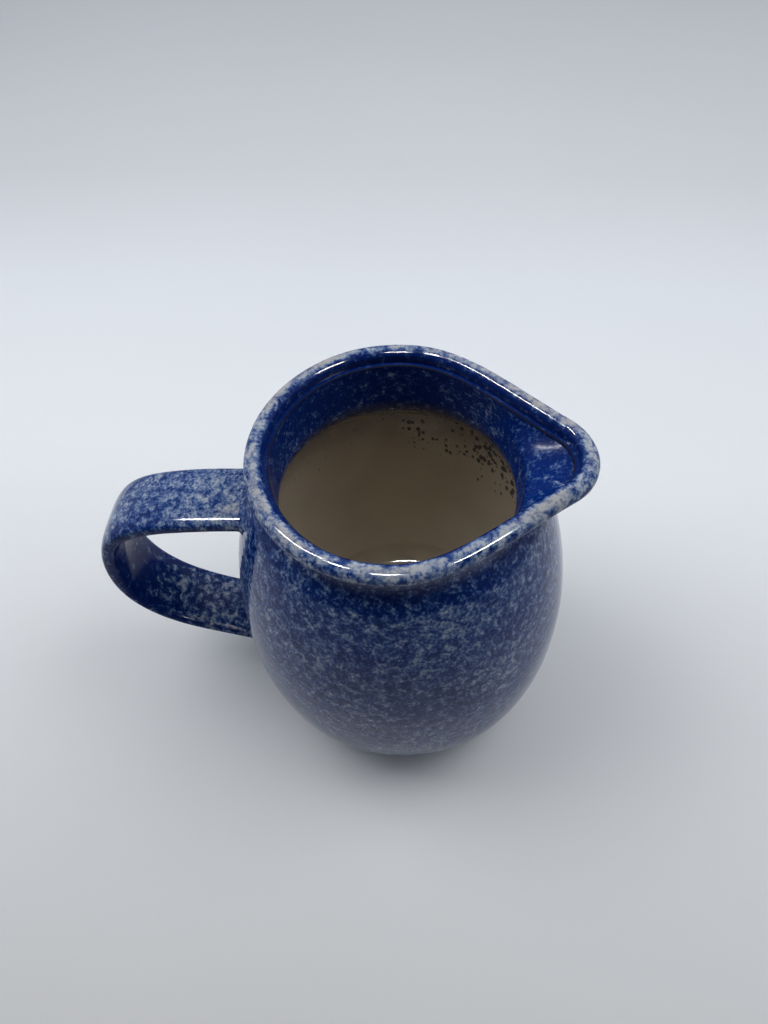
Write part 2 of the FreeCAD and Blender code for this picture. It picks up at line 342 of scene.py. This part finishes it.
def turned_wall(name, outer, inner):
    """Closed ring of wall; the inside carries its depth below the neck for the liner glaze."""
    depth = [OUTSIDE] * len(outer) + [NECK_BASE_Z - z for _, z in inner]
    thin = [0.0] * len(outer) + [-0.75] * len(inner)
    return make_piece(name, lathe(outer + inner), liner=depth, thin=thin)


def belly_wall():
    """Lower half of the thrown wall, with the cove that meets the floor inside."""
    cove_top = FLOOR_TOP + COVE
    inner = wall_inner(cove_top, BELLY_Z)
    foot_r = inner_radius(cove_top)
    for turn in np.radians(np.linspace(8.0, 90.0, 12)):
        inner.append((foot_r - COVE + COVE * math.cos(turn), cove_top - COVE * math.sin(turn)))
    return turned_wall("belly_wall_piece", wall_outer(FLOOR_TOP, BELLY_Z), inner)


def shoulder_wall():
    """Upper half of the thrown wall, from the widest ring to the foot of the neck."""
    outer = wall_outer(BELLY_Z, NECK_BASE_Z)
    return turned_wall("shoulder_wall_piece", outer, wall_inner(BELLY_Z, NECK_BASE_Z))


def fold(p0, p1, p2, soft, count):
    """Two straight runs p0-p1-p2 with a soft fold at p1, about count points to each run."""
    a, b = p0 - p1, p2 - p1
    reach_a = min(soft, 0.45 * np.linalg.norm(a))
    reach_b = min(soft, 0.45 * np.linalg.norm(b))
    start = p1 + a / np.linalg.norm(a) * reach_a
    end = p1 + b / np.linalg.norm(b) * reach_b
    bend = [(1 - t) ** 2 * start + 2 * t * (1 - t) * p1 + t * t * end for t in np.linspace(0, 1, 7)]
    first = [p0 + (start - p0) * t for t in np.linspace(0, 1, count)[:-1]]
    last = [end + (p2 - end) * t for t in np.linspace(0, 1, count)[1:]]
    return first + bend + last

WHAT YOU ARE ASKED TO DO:
Show the data once more, exactly as it was written.

THE RESULT:
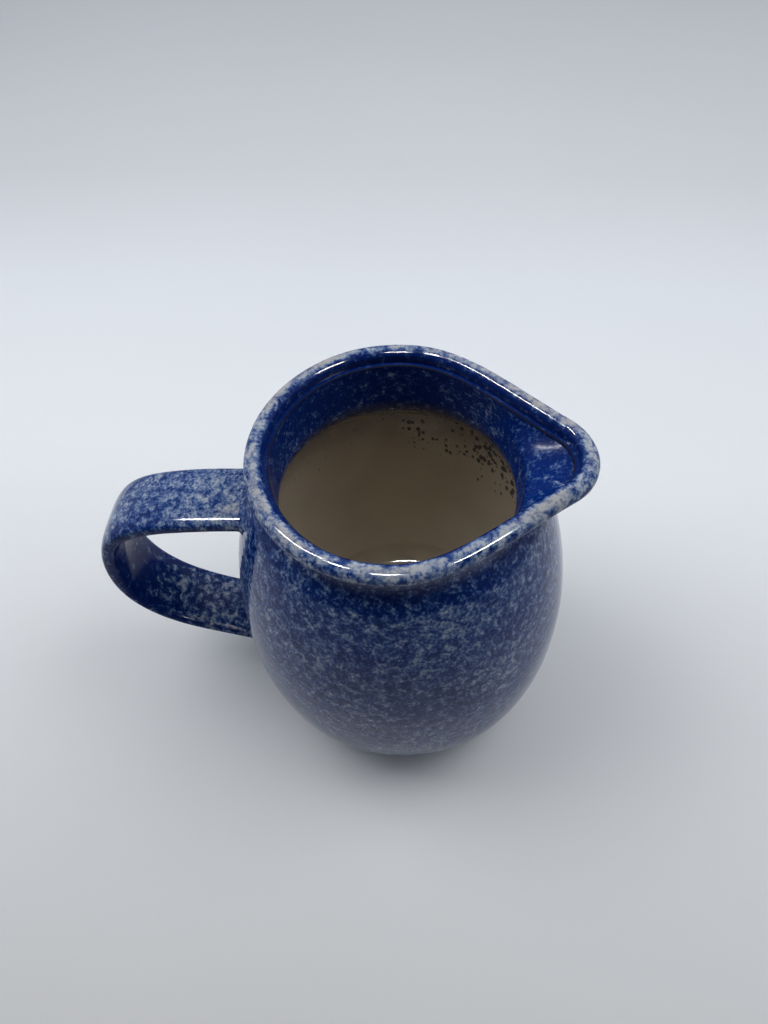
Write part 2 of the FreeCAD and Blender code for this picture. It picks up at line 342 of scene.py. This part finishes it.
def turned_wall(name, outer, inner):
    """Closed ring of wall; the inside carries its depth below the neck for the liner glaze."""
    depth = [OUTSIDE] * len(outer) + [NECK_BASE_Z - z for _, z in inner]
    thin = [0.0] * len(outer) + [-0.75] * len(inner)
    return make_piece(name, lathe(outer + inner), liner=depth, thin=thin)


def belly_wall():
    """Lower half of the thrown wall, with the cove that meets the floor inside."""
    cove_top = FLOOR_TOP + COVE
    inner = wall_inner(cove_top, BELLY_Z)
    foot_r = inner_radius(cove_top)
    for turn in np.radians(np.linspace(8.0, 90.0, 12)):
        inner.append((foot_r - COVE + COVE * math.cos(turn), cove_top - COVE * math.sin(turn)))
    return turned_wall("belly_wall_piece", wall_outer(FLOOR_TOP, BELLY_Z), inner)


def shoulder_wall():
    """Upper half of the thrown wall, from the widest ring to the foot of the neck."""
    outer = wall_outer(BELLY_Z, NECK_BASE_Z)
    return turned_wall("shoulder_wall_piece", outer, wall_inner(BELLY_Z, NECK_BASE_Z))


def fold(p0, p1, p2, soft, count):
    """Two straight runs p0-p1-p2 with a soft fold at p1, about count points to each run."""
    a, b = p0 - p1, p2 - p1
    reach_a = min(soft, 0.45 * np.linalg.norm(a))
    reach_b = min(soft, 0.45 * np.linalg.norm(b))
    start = p1 + a / np.linalg.norm(a) * reach_a
    end = p1 + b / np.linalg.norm(b) * reach_b
    bend = [(1 - t) ** 2 * start + 2 * t * (1 - t) * p1 + t * t * end for t in np.linspace(0, 1, 7)]
    first = [p0 + (start - p0) * t for t in np.linspace(0, 1, count)[:-1]]
    last = [end + (p2 - end) * t for t in np.linspace(0, 1, count)[1:]]
    return first + bend + last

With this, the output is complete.